Work required: Up to and including the line that contains "SHARP_ANGLE = np.radians(50)", repeat each line of the data exactly, starting from the first.

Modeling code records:
* * *

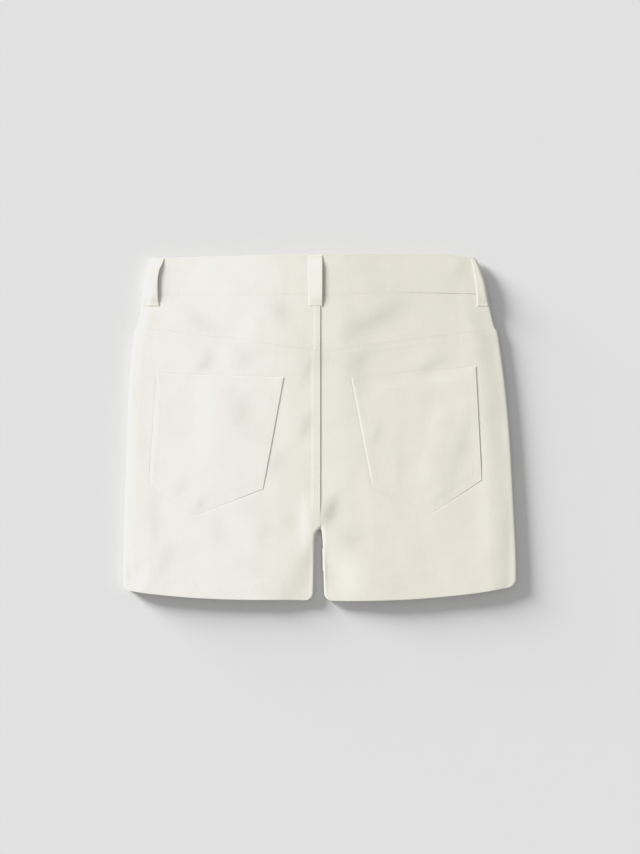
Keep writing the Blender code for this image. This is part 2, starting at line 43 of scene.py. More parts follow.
# Light: large lamps at the upper left in an even room, a low one for the floor, a higher one for the cloth
Lamp = namedtuple("Lamp", "azimuth elevation angle strength")
LAMPS = {"floor": Lamp(144, 8.5, 20, 11.2), "cloth": Lamp(158, 26, 30, 4.69)}
ROOM_STRENGTH = 0.42
FLOOR_LEVEL = -0.2 * MM
FLOOR_SIZE = 3.0
FLOOR_SQUARES = 8
# The camera's tone curve: how bright light of each strength is shown, with a shoulder near white
SHOULDER = ((0.0, 0.0), (0.5, 0.5), (0.8, 0.8), (0.88, 0.865), (1.0, 0.89), (1.4, 0.91), (3.0, 0.93))

# Cloth
CLOTH = 1.2 * MM
HEM_CLOTH = 0.8 * MM  # how much thicker the turned-up hem is
BAND_CLOTH = 1.8 * MM
POCKET_CLOTH = 0.9 * MM
LOOP_CLOTH = 0.9 * MM
LAYER_GAP = 0.3 * MM
GRID = 1.35 * MM
FRONT_GRID = 2.6 * MM
BAND_GRID = 1.2 * MM
SHARP_ANGLE = np.radians(50)

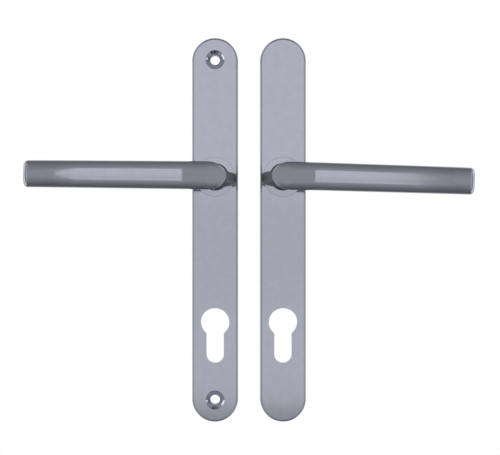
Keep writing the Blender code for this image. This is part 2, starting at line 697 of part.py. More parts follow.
def spring_housing(handle):
    """Nylon cup round the spring, with two screw columns and a window that stops the driver's lug."""
    name = handle["name"]
    cup = turned(
        [
            (BUSH_INNER, HOUSING_FRONT),
            (BUSH_INNER, HOUSING_FLOOR_BACK),
            (HOUSING_INNER, HOUSING_FLOOR_BACK),
            (HOUSING_INNER, DRIVER_BACK),
            (HOUSING_OUTER, DRIVER_BACK),
            (HOUSING_OUTER, HOUSING_FRONT),
        ]
    )
    housing = place(f"{name}_spring_housing", cup, "white_nylon", handle)
    joined, holes = [], []
    for sign in (1, -1):
        z = sign * CASSETTE_SCREW_OFFSET
        web = box(
            (-HOUSING_WEB / 2, HOUSING_WEB / 2),
            (COVER_END_FRONT + 2 * FIT_GAP, HOUSING_FRONT - FIT_GAP),
            sorted((sign * (HOUSING_INNER + FIT_GAP), z)),
        )
        foot = COVER_END_FRONT + FIT_GAP
        column = rod(CASSETTE_BOSS_RADIUS, foot, HOUSING_FRONT, SMALL_CIRCLE_STEPS)
        joined.append(helper(f"{name}_web", web, handle))
        joined.append(helper(f"{name}_column", column, handle, at=(0, z)))
        hole = drill(CASSETTE_SCREW_RADIUS + FIT_GAP, 0, PLATE_DEPTH, SMALL_CIRCLE_STEPS)
        holes.append(helper(f"{name}_column_hole", hole, handle, at=(0, z)))
    combine(housing, "UNION", *joined)
    sweep = TURN_EACH_WAY + DRIVER_LUG_HALF_ANGLE + FIT_GAP / HOUSING_INNER
    reach = (HOUSING_INNER - FIT_GAP, HOUSING_OUTER + FIT_GAP)
    window = prism(sector(*reach, sweep), 0, DRIVER_FRONT + FIT_GAP)
    leg_hole = drill(LEG_HOLE_RADIUS, 0, PLATE_DEPTH, SMALL_CIRCLE_STEPS)
    fixed_leg = leg_place(handle, SPRING_END, 1)
    combine(
        housing,
        "DIFFERENCE",
        helper(f"{name}_window", window, handle),
        helper(f"{name}_leg_hole", leg_hole, handle, at=fixed_leg),
        *holes,
    )
    return housing


def sector(inner, outer, half_angle):
    """A ring sector about straight up."""
    start, end = math.pi / 2 - half_angle, math.pi / 2 + half_angle
    steps = max(3, round(half_angle / math.radians(9)))
    return arc((0, 0), outer, start, end, steps) + arc((0, 0), inner, end, start, steps)


def driver(handle):
    """Keyed to the hub's flats: it winds the spring, and its lug meets the ends of the window."""
    name, pivot = handle["name"], handle["pivot"]
    inner = TAIL_RADIUS + FIT_GAP
    disc_radius = HOUSING_INNER - FIT_GAP
    bm = turned(
        [
            (inner, DRIVER_BACK),
            (disc_radius, DRIVER_BACK),
            (disc_radius, DRIVER_FRONT),
            (DRIVER_SLEEVE_RADIUS, DRIVER_FRONT),
            (DRIVER_SLEEVE_RADIUS, HOUSING_FLOOR_BACK - FIT_GAP),
            (inner, HOUSING_FLOOR_BACK - FIT_GAP),
        ]
    )
    disc = place(f"{name}_driver", bm, "die_cast_zinc", handle, pivot)
    lug = prism(
        sector(SPRING_RADIUS, HOUSING_OUTER, DRIVER_LUG_HALF_ANGLE), DRIVER_BACK, DRIVER_FRONT
    )
    keys = [
        box(
            sorted((sign * (TAIL_FLAT + FIT_GAP), sign * (inner + FIT_GAP))),
            (DRIVER_BACK, DRIVER_FRONT),
            (-DRIVER_KEY_HALF_HEIGHT, DRIVER_KEY_HALF_HEIGHT),
        )
        for sign in (1, -1)
    ]
    combine(
        disc,
        "UNION",
        helper(f"{name}_lug", lug, handle, pivot),
        *[helper(f"{name}_key", key, handle, pivot) for key in keys],
    )
    notch = box(
        (-LEG_HOLE_RADIUS, LEG_HOLE_RADIUS),
        (0, DRIVER_FRONT + FIT_GAP),
        (SPRING_RADIUS - LEG_HOLE_RADIUS, HOUSING_OUTER),
    )
    across, up = leg_place(handle, SPRING_START, -1)
    bmesh.ops.rotate(
        notch,
        matrix=Matrix.Rotation(math.atan2(across, up), 3, "Y"),
        verts=notch.verts,
    )
    combine(disc, "DIFFERENCE", helper(f"{name}_notch", notch, handle, pivot))
    return disc


def coil_place(handle, angle):
    """The middle of the spring's wire at an angle, as (across, up). The two springs are mirror images."""
    return handle["side"] * SPRING_RADIUS * math.cos(angle), SPRING_RADIUS * math.sin(angle)


def leg_place(handle, angle, heading):
    """Where the leg stands that leaves the coil at this angle, heading on (1) or back (-1) round it."""
    across, up = coil_place(handle, angle)
    onward = Vector((-handle["side"] * math.sin(angle), math.cos(angle)))
    return tuple(Vector((across, up)) + heading * SPRING_LEG_BEND * onward)


def return_spring(handle):
    """Torsion spring: its back leg goes into the driver's notch and its front leg into the housing."""
    start = SPRING_START - handle["side"] * handle["rest"]
    steps = round(SPRING_TURNS * SPRING_STEPS_PER_TURN)
    points = []
    for i in range(steps + 1):
        x, z = coil_place(handle, blend(start, SPRING_END, i / steps))
        points.append(Vector((x, -blend(SPRING_BACK, SPRING_FRONT, i / steps), z)))
    back_leg = bent_leg(points[0], points[0] - points[1], DRIVER_BACK)
    front_leg = bent_leg(points[-1], points[-1] - points[-2], HOUSING_FRONT)
    curve = bpy.data.curves.new(f"{handle['name']}_return_spring", "CURVE")
    curve.dimensions = "3D"
    curve.bevel_depth = SPRING_WIRE_RADIUS
    curve.bevel_resolution = 1
    curve.use_fill_caps = True
    path = back_leg[::-1] + points + front_leg
    spline = curve.splines.new("POLY")
    spline.points.add(len(path) - 1)
    for point, co in zip(spline.points, path):
        point.co = (*co, 1)
    curve.materials.append(finish("spring_steel"))
    obj = bpy.data.objects.new(curve.name, curve)
    bpy.context.scene.collection.objects.link(obj)
    obj.location = (handle["x"], 0, 0)
    return obj


def bent_leg(start, heading, end_out):
    """Carries the wire on, round a quarter bend, to lie along the spindle direction."""
    flat = Vector((heading.x, 0, heading.z)).normalized()
    turn = Vector((0, math.copysign(1, -end_out - start.y), 0))
    radius = SPRING_LEG_BEND
    leg = [
        start + flat * radius * math.sin(a) + turn * radius * (1 - math.cos(a))
        for a in (math.pi / 8 * i for i in range(1, 5))
    ]
    end = leg[-1].copy()
    end.y = -end_out
    if abs(end.y - start.y) > radius:
        leg.append(end)
    return leg


def cassette_cover(handle):
    """Pressed steel plate that closes the cassette. The retaining clip bears on its back."""
    name = handle["name"]
    end = CASSETTE_SCREW_OFFSET + COVER_MARGIN
    step_near = HOUSING_OUTER + COVER_THICKNESS
    step_far = step_near + COVER_STEP
    half_profile = [
        (step_near, COVER_RECESS),
        (step_far, COVER_END_BACK),
        (end, COVER_END_BACK),
        (end, COVER_END_FRONT),
        (step_far - COVER_THICKNESS / 2, COVER_END_FRONT),
        (step_near - COVER_THICKNESS / 2, COVER_FRONT),
    ]
    profile = half_profile + [(-z, out) for z, out in reversed(half_profile)]
    sides = (-COVER_HALF_WIDTH, COVER_HALF_WIDTH)
    bm = loft([[(x, -out, z) for z, out in profile] for x in sides])
    cover = place(f"{name}_cassette_cover", bm, "zinc_plated_steel", handle)
    tail_hole = drill(TAIL_RADIUS + FIT_GAP, -PLATE_DEPTH, PLATE_DEPTH)
    holes = [helper(f"{name}_tail_hole", tail_hole, handle)]
    radius = CASSETTE_SCREW_RADIUS + FIT_GAP
    for z in (CASSETTE_SCREW_OFFSET, -CASSETTE_SCREW_OFFSET):
        hole = drill(radius, -PLATE_DEPTH, PLATE_DEPTH, SMALL_CIRCLE_STEPS)
        holes.append(helper(f"{name}_cover_hole", hole, handle, at=(0, z)))
    combine(cover, "DIFFERENCE", *holes)
    return cover


def cassette_screw(handle, where, z):
    """Pan-head screw with a cross slot, from the back through cover and housing into the plate."""
    head_front = COVER_END_BACK - FIT_GAP
    head_back = head_front - CASSETTE_SCREW_HEAD
    bm = turned(
        [
            (0, head_back),
            (CASSETTE_SCREW_HEAD_RADIUS - CASSETTE_SCREW_CROWN, head_back),
            (CASSETTE_SCREW_HEAD_RADIUS, head_back + CASSETTE_SCREW_CROWN),
            (CASSETTE_SCREW_HEAD_RADIUS, head_front),
            (CASSETTE_SCREW_RADIUS, head_front),
            (CASSETTE_SCREW_RADIUS, PLATE_DEPTH - CASSETTE_SCREW_END - 2 * FIT_GAP),
            (0, PLATE_DEPTH - CASSETTE_SCREW_END - FIT_GAP),
        ],
        SMALL_CIRCLE_STEPS,
    )
    name = f"{handle['name']}_cassette_screw_{where}"
    screw = place(name, bm, "zinc_plated_steel", handle, at=(0, z))
    arm = (-CROSS_SLOT_REACH, CROSS_SLOT_REACH)
    width = (-CROSS_SLOT_HALF_WIDTH, CROSS_SLOT_HALF_WIDTH)
    depth = (head_back - CASSETTE_SCREW_HEAD, head_back + CASSETTE_SCREW_HEAD / 2)
    cross = [box(arm, depth, width), box(width, depth, arm)]
    combine(
        screw,
        "DIFFERENCE",
        *[helper(f"{name}_slot", slot, handle, at=(0, z)) for slot in cross],
    )
    return screw


def retaining_clip(handle):
    """Open ring in the hub's groove that keeps the lever in the plate. Its gap is at the bottom."""
    outer = CLIP_INNER + CLIP_WIDTH
    start = -math.pi / 2 + CLIP_GAP_HALF_ANGLE
    end = 1.5 * math.pi - CLIP_GAP_HALF_ANGLE
    outline = arc((0, 0), outer, start, end, CIRCLE_STEPS) + arc(
        (0, 0), CLIP_INNER, end, start, CIRCLE_STEPS
    )
    bm = prism(outline, CLIP_BACK, CLIP_FRONT)
    name = f"{handle['name']}_retaining_clip"
    return place(name, bm, "spring_steel", handle, handle["pivot"])


# ---------------------------------------------------------------- assembly


def make_handle(name, side, rest_angle):
    """The frame of one handle, with the empty that its lever turns about."""
    handle = {"name": name, "side": side, "x": side * HANDLE_SPACING / 2, "rest": rest_angle}
    pivot = bpy.data.objects.new(f"{name}_lever_axis", None)
    bpy.context.scene.collection.objects.link(pivot)
    pivot.location = (handle["x"], 0, 0)
    pivot.rotation_euler = Euler((0, rest_angle, 0))
    handle["pivot"] = pivot
    return handle


def fit_handle(handle):
    """The pieces that both handles have."""
    bearing_bush(handle)
    spring_housing(handle)
    driver(handle)
    return_spring(handle)
    cassette_cover(handle)
    cassette_screw(handle, "upper", CASSETTE_SCREW_OFFSET)
    cassette_screw(handle, "lower", -CASSETTE_SCREW_OFFSET)
    retaining_clip(handle)
    return lever(handle)


def main():
    clear_scene()
    inside = make_handle("inside", -1, INSIDE_REST_ANGLE)
    inside_plate(inside)
    grub_screw(inside, fit_handle(inside))
    outside = make_handle("outside", 1, OUTSIDE_REST_ANGLE)
    outside_plate(outside)
    fit_handle(outside)
    spindle(outside)


main()
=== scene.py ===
import math

import bmesh
import bpy
from mathutils import Matrix, Vector


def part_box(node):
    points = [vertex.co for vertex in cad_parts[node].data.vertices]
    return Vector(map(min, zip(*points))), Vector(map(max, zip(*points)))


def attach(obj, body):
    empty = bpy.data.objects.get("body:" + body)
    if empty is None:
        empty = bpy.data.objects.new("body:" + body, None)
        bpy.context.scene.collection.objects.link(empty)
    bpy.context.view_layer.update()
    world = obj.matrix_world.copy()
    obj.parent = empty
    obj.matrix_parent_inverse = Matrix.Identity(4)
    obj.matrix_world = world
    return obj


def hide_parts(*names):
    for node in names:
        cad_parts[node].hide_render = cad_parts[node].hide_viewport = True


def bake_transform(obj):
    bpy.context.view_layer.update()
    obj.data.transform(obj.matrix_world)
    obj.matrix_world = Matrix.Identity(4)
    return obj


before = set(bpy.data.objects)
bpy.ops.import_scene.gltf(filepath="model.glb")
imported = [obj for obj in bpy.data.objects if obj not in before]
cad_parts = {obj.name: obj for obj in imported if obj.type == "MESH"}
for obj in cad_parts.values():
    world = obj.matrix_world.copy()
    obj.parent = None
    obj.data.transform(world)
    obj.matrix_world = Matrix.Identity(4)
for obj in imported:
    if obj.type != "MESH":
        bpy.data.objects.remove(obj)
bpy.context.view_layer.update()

# The two handles are modelled in millimetres about their spindle axis: x towards the
# lever's tip, -y out of the door, z up. on_handle() puts a piece in its real place.
MM = 0.001
SIDES = {"inside": -1, "outside": 1}
REST = {"inside": math.radians(0.55), "outside": math.radians(1.75)}
QUARTER = math.pi / 2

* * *

Result:
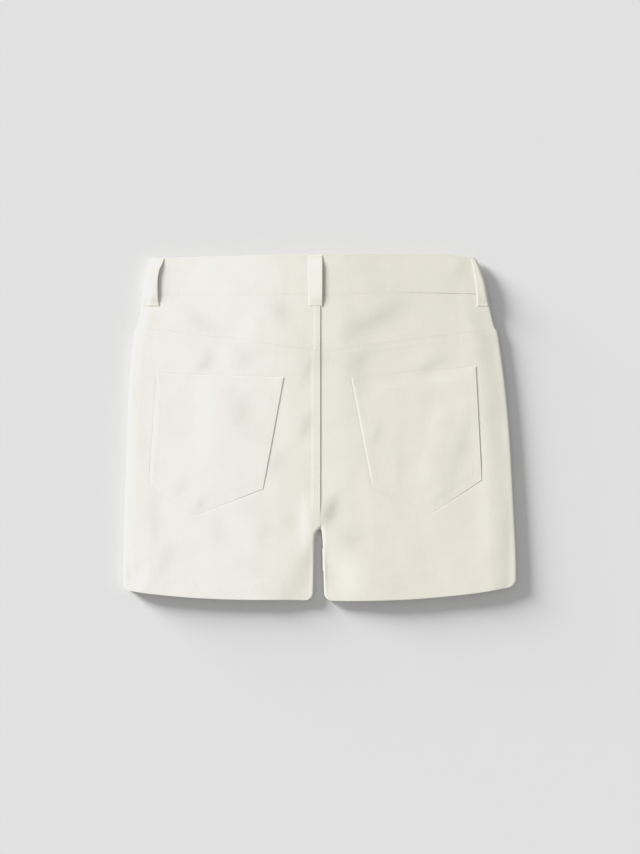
Keep writing the Blender code for this image. This is part 2, starting at line 43 of scene.py. More parts follow.
# Light: large lamps at the upper left in an even room, a low one for the floor, a higher one for the cloth
Lamp = namedtuple("Lamp", "azimuth elevation angle strength")
LAMPS = {"floor": Lamp(144, 8.5, 20, 11.2), "cloth": Lamp(158, 26, 30, 4.69)}
ROOM_STRENGTH = 0.42
FLOOR_LEVEL = -0.2 * MM
FLOOR_SIZE = 3.0
FLOOR_SQUARES = 8
# The camera's tone curve: how bright light of each strength is shown, with a shoulder near white
SHOULDER = ((0.0, 0.0), (0.5, 0.5), (0.8, 0.8), (0.88, 0.865), (1.0, 0.89), (1.4, 0.91), (3.0, 0.93))

# Cloth
CLOTH = 1.2 * MM
HEM_CLOTH = 0.8 * MM  # how much thicker the turned-up hem is
BAND_CLOTH = 1.8 * MM
POCKET_CLOTH = 0.9 * MM
LOOP_CLOTH = 0.9 * MM
LAYER_GAP = 0.3 * MM
GRID = 1.35 * MM
FRONT_GRID = 2.6 * MM
BAND_GRID = 1.2 * MM
SHARP_ANGLE = np.radians(50)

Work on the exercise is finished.